Tedirgin edici, gerilim yüklü ve kanlı…
İspanyol yönetmen Jaume Collet-Serra, 1974 yılında Barcelona’da doğdu. Yönetmenin 2007 yapımı “Goal II: Living the Dream-Bir Rüyayı Yaşamak” adlı futbol içinde gezinen bir filmi de var. Yönetmenin ilk filmi 2005 yapımı “House of Wax-Mumya Evi” korku-gerilimi ülkemizde de gösterime girmişti. İşte bu İspanyol yönetmenin “Orphan-Evdeki Düşman” filminin gerçekten senaryosu iyi yazılmış ve de iyi işlenmiş. Gerilimin ve korkunun nefesine dokunuluyor sanki bu sinemaskop perdede. İç ve dış mekânların neredeyse eşit olarak yansıdığı filmde, hem içeride hem de dışarıda nefes kesen bir gerilim kuşatıyor her tarafı. Film, ABD’nin kuzeydoğusundaki Connecticut eyaletinde geçiyor. Kışın sert geçtiği bu eyalette, film boyunca lapa lapa yağan karlar ve müthiş soğuk atmosfere derinlik katabilmiş. Gerçekten yağan bu karlar, beyaz atmosfer ve soğuk, filmin ruhu sanki. Soğuk, Esther’in ruhunu, sıcaklıksa aileyi hissettiriyor seyirciye. Ama, soğuk öyle öndeki sıcaklığı bile donduruyor. Yönetmen, bu bembeyaz karlarda bile kasvet yaratabilmiş. Bu ürkütücü, irkiltici ve gerilim yüklü film, tam anlamıyla şiddet yüklü ve tam bir kan gölü. Bazı anlardaki şiddet gösterileri gerçekten insanı irkiltiyor. Fonda duyulan müzikler de insanı geriyor yer yer. Tabii ki, ışık düzenlemeleri de bu tedirgin edici atmosfere estetik yönden katkıda bulunmuş.

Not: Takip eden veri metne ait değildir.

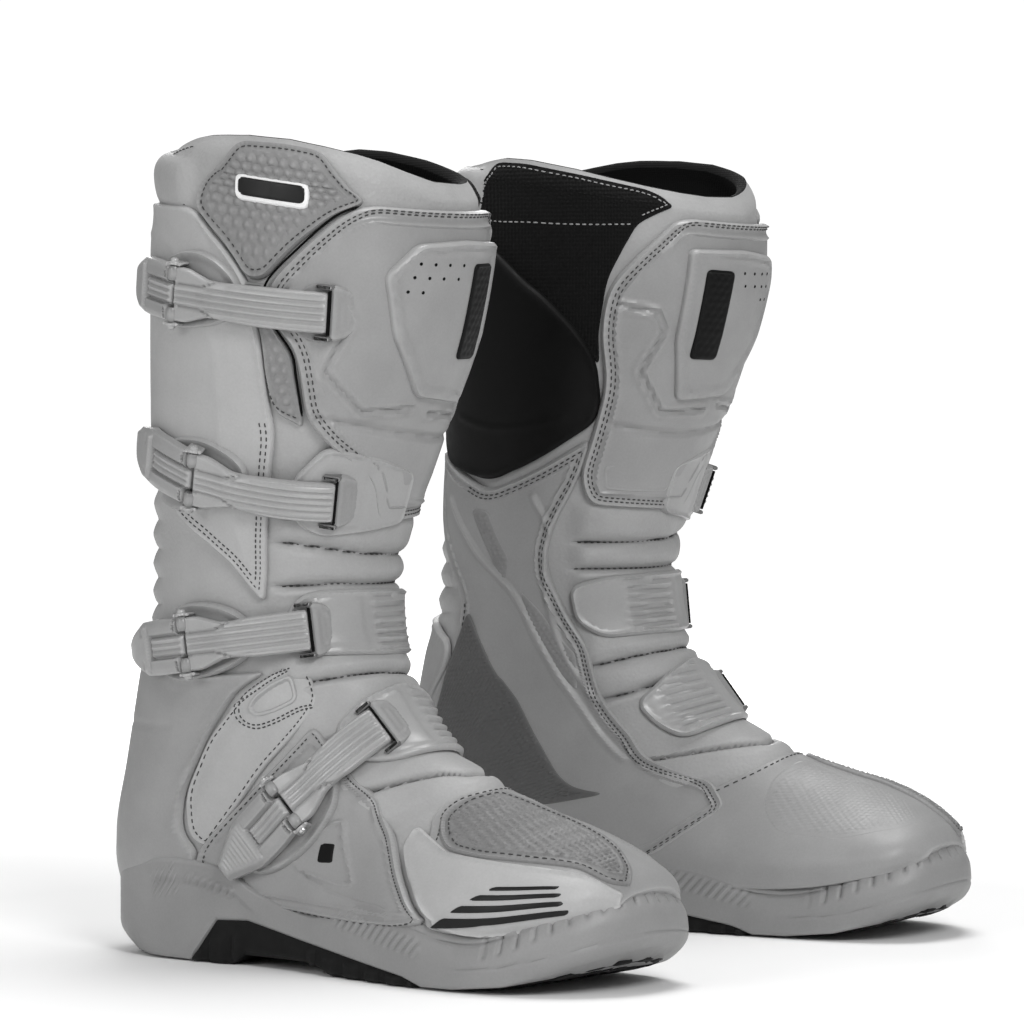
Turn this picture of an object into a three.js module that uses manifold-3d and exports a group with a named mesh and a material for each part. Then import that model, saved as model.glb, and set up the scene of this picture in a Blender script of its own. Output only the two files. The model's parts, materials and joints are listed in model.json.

Alex Mace’in hikâyesinden David Johnson’ın senaryosunu yazdığı “Orphan-Evdeki Düşman”, bir tür “kötü çocuk” korku filmi gibi. Final bölümü tam anlamıyla sürprizli olduğu için fazla derine inmemek gerekiyor. Sinemaseverler, bu filmin tadını çıkartırken, finaldeki gizemlerin cevabını bulduklarında da müthiş keyif alabilirler belki. “Evdeki Düşman”, David Johnson’ın ilk senaryo deneyimi. Johnson, sinemanın birçok alanında çalışmış bir sanatçı. Johnson, 1999 yapımı “The Green Mile-Yeşil Yol” filminde Frank Darabont’un yardımcılığını da yapmıştı. “Orphan”ın da “yetim” anlamına geldiğini belirtelim. Bu filmde, İngilizce ve Estoncayla beraber Amerikan işaret dili de var. Esther’e hayat veren Isabelle Fuhrman, 1997’de Washington’da doğmuş. “Evdeki Düşman” onun ikinci sinema filmi. Isabelle Fuhrman bu filmde “The Glory of Love” (Aşkın Zaferi) şarkısını da söylüyor. Aynı şarkı son jenerikte piyanist, şarkıcı ve komedyen Jimmy Durante’nin (1893-1980) sesinden de dinleniliyor. Bu filmde Pyotr İlyiç Çaykovski’nin büyük sonatlarından “Les Saisons” da (Mevsimler) piyano tınılarıyla duyuluyor. Film biterken salonu hemen terk etmeyin. Son jenerikteki yaratıcılığa dokunun. En azından bir kısa film gibi seyredersiniz.